One method highly sensitive for the detection of HFA-134a metabolism is 19F NMR. Pharmaceutical applications of fluorine detection in human urine were investigated by Monte et al. (7). These researchers used 19F NMR to detect TFA levels as low as 10 ηg/mL in human urine with acquisition times of 2.25 h per sample. The present work uses this method, and by conducting T1 relaxation time experiments with TFA in order to optimize 19F NMR experimental parameters such as flip angle (expressed as pulse width) and line width, much lower detection limits of TFA in human urine were achieved.

Materials & Methods

  • Seventy five clinical samples were received from 3M Pharmaceuticals, St. Paul, MN
  • The clinical studies were conducted by 3M Pharmaceuticals

Sample Preparation:
NMR tubes (5 mm, Wilmad, Vineland, NJ) were silanized by immersion in a 10% solution of dichlorodimethylsilane (Sigma, St. Louis, MO) in toluene for 12 hours. Tubes were rinsed with methanol and dried with compressed nitrogen prior to use. Aliquots (0.500 mL) of the urine samples were placed into polypropylene tubes, after which 220 µL of 10M sodium hydroxide was added, along with 80 µL of deuterium oxide (Norrell, Mays Landing, NJ). The tubes were gently vortexed, and 750 µL of the solution was transferred to the NMR tube.

Calibration standards were prepared , over the range of 2.5 – 50 ηg/mL, by diluting a standard sample of TFA (Aldrich, Milwaukee, WI) in water with control human urine. A blank control of human urine was also prepared.

All spectra were obtained at 20°C on a Varian VXR-300 spectrometer (Varian, Palo Alto, CA), operating at 282.217 MHz with a 5 mm probe. Spectral width was set to 5,000 Hz (with transmitter offset of 8500 Hz) containing 7,000 data points. After conducting T1 experiments of TFA in distilled water, it was determined that a flip angle of 17 µsec was reasonable. For each sample, 12,000 transients were acquired, and the TFA peak at 2387.06 Hz was integrated using limits of 2281.69 Hz and 2492.53 Hz, keeping the vertical and integral scales identical for all calibration standards and blank, as well as samples (vertical scale = 3 x 106). The integral value was plotted against the knowing concentration of TFA in the standards.

Results & Discussion
The calibration graph obtained by regressing the integral values from the 19F NMR signal corresponding to TFA onto the known TFA standard concentrations is shown in Figure 1.

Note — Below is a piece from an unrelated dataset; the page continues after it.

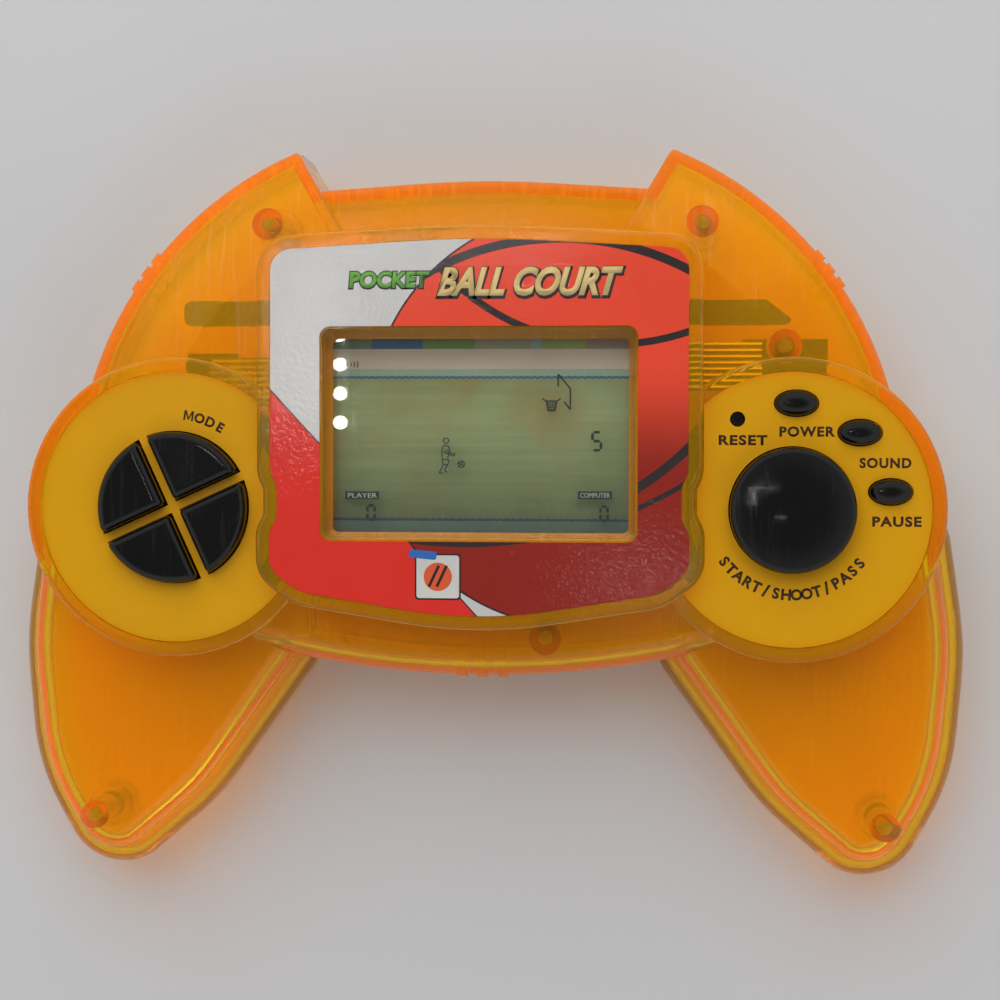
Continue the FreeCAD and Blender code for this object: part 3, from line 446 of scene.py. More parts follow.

1.  P.J. Crutzen. J. Geophys. Res. 76, 7311-7327 (1971).
2.  H.S. Johnston. Science. 173, 517-522 (1971).
3.  M.J. Molina and F.S. Rowland. Nature. 249, 810-812
4.  M.J. Olson, C.A. Reidy, J.T. Johnson and T.C. Pederson. Drug Metabol. Dispos. 18, 992-998 (1990)
5.  M.J. Olson, S.G. Kim, C.A. Reidy, J.T. Johnson and R.F. Novak. Drug Metabol. Dispos. 19, 298-304 (1991)
6.  S.E. Surbrook, Jr. and M.J. Olson. Drug Metabol. Dispos. 20, 518-524 (1992)
7.  S.Y. Monte, I. Ismail, D.N. Mallett, C. Matthews and R.J.N. Tanner. J. Pharm. Biomed. Anal. 12, 1489-1493 (1994).